The first volume of Power Pack Classic reprints the first 10 issues spanning 250 pages. And of course the kids save the world and have other adventures, and continue to develop and grow as characters in a way that few characters in superhero comics do, but I’ll let you enjoy the rest of the story on your own.

Great Feet!

I would be remiss if I didn’t talk about June Brigman, the artist who brought Simonson’s script to life. Brigman can draw believable kids with real kid bodies, a rare talent in artists who draw superheroes for a living.  I remember noticing this strange phenomenon even at the time—when some of the best of the superhero artists would draw kids they always tended to look weird. The proportions were off, the body language was exaggerated and they looked more like dwarfs than kids. Brigman's figures didn’t just look like kids, they held themselves like kids, and moved and and expressed themselves like kids. And now, as an adult and professional illustrator as I admired the art for some reason out of everything else I couldn't help thinking, “she draws such great feet!”

Even as a kid I knew the book was well-drawn—I of course had surprisingly good taste—but Brigman was also a a great storyteller. She knew how to crop an image just right to imply action. The action flowed in a way that was clear and easily readable, while a lot of superhero comics portrayed choppy breaks in the action to the point where you couldn't tell who is punching who, or what had just happened before. 

Though. as a kid I continued to follow the comic through at least half of its run, once Brigman left it was never the same. The artist who followed her, Brent Anderson--who also drew the last story in this collection--did a laudable job, but he didn’t have that talent for drawing kids that June did. As the series went on, the stories became increasingly dependent on the inclusion of other Marvel Comics characters into the mix. Even in this volume we get guest stars like Spider-Man and Cloak and Dagger. Early on, the kid’s interactions with these characters made for good stories.

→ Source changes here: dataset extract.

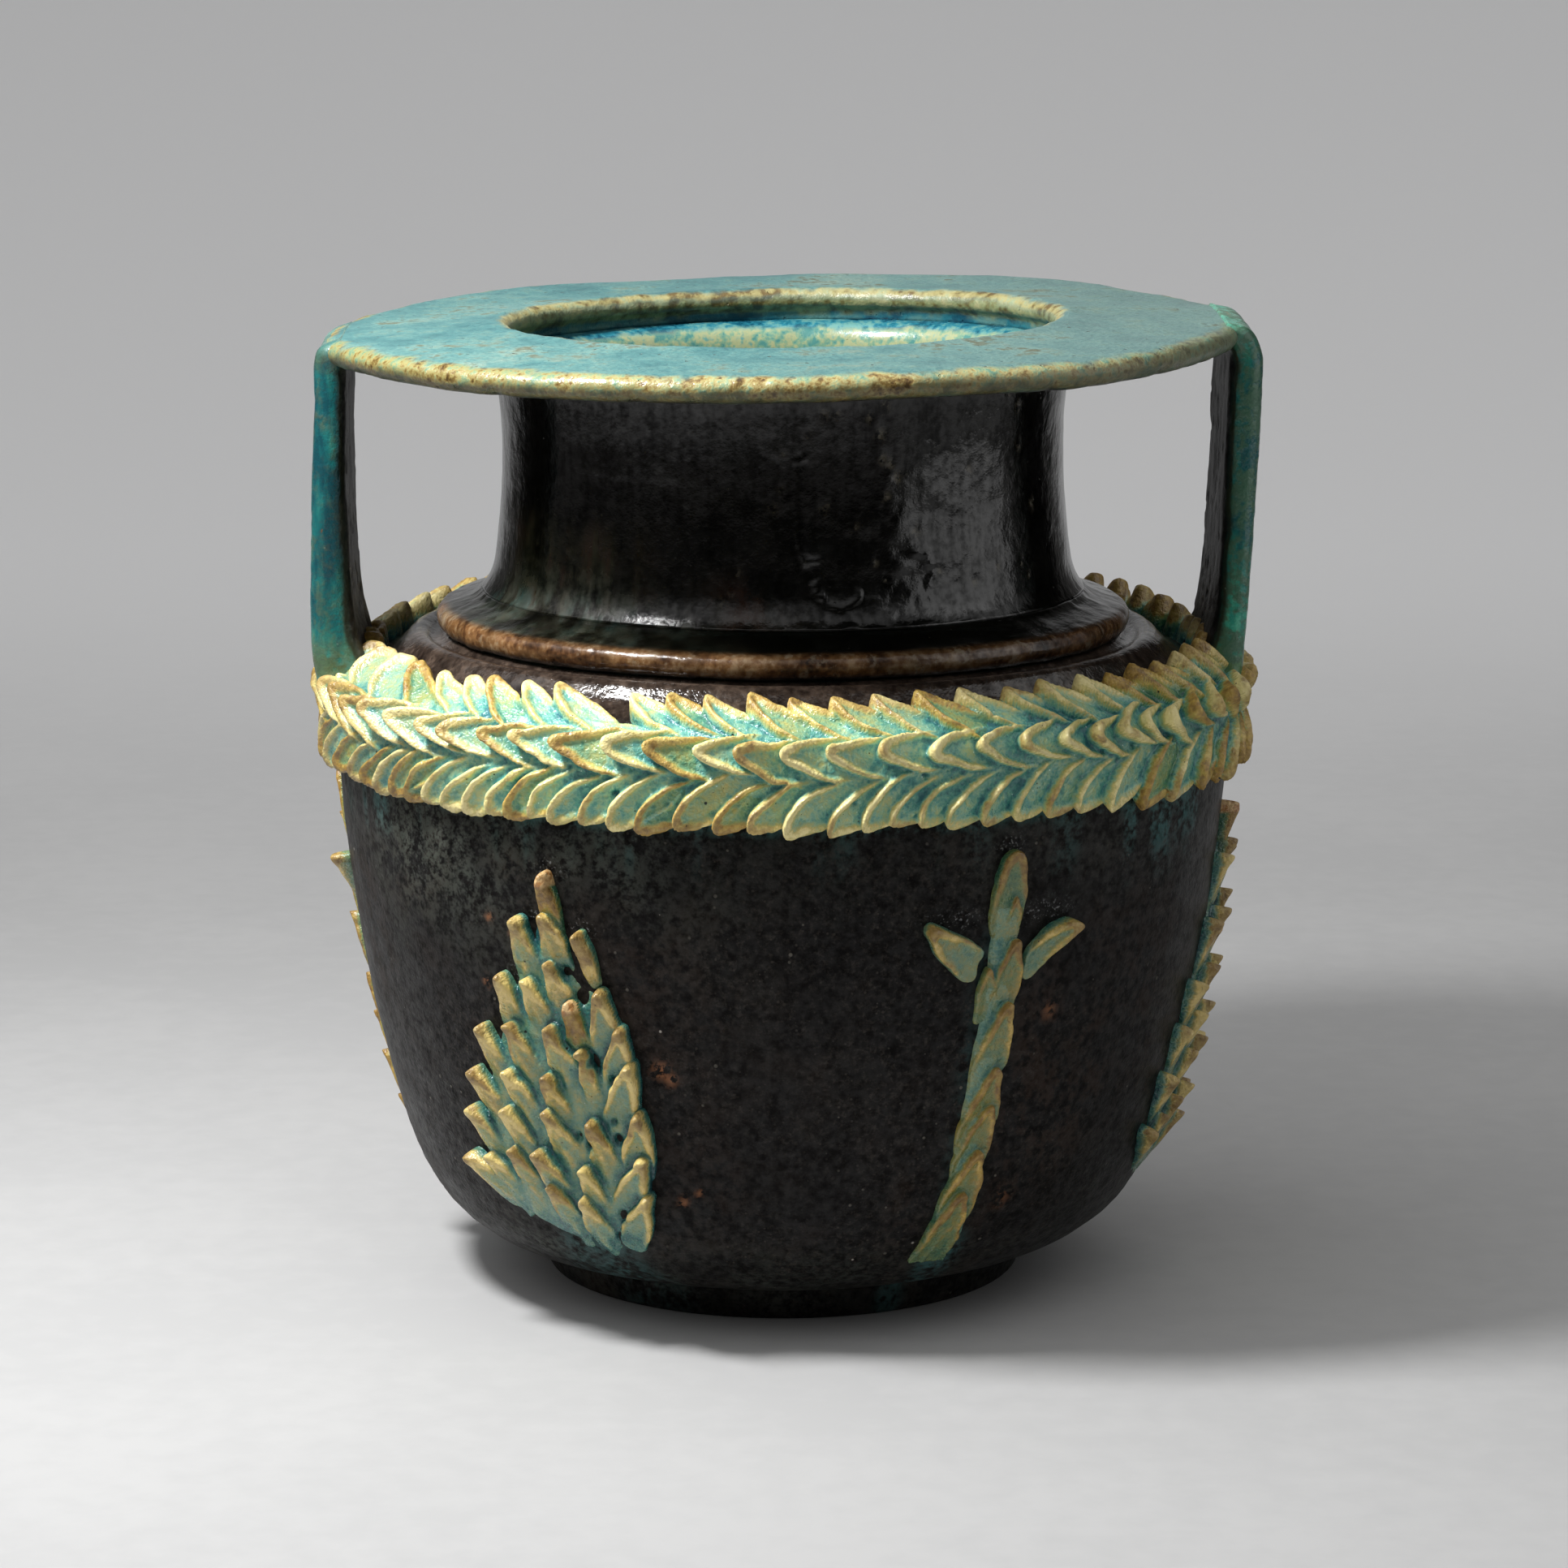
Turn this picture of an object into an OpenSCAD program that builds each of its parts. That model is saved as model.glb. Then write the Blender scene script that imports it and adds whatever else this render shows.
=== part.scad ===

There’s a particularly effective tale where they have to hide Dragon Man in their basement, a child-like truck-sized monster.

I can’t help thinking that all these guest stars were a mistake. The guest stars had a tendency to pull the focus away from the kids, and Power Pack stories without them were always better for it. There was one exception: Franklin Richards, the 6 year old son of Mr. Fantastic and The Invisible Woman from The Fantastic Four, a character that Simonson and Brigman gave more life and depth to than any writer on the Fantastic Four had ever managed.

My guess is that these guest stars were included to attract more readers, but after a while it was as if they couldn’t sell the book without them. The series lasted 62 issues, but I stopped reading when Louise Simonson left earlier in its run. After Brigman left, the comic was running largely on fumes, and once Simonson was gone as well all bets were off.

Where Is Power Pack Now, When We Need it?

There have been many revivals and revamps of the characters of the years. In a desperate attempt to appeal to kids, there was even a version that was done in a more contemporary manga style. But as far as I’m concerned, this is not a franchise where the talent is interchangeable. Louise Simonson and June Brigman are the true heart of the book, and without them Power Pack isn't Power Pack.

 If Brigman and Simonson ever did revisit to the book and Marvel had the smarts to market it to its rightful audience, my hope would be that they would dispense with the guest stars and get back to focusing on the core kid characters. Tying the book to Marvel’s 1980s continuity is the only thing that makes this reprint edition less accessible to a contemporary kid audience. Otherwise I could see it selling well alongside contemporary kid-focused fantasy comics like Kazu Kibuishi’s Amulet.

 Power Pack is a rare and underappreciated gem that deserves its place among the best contemporary kid lit.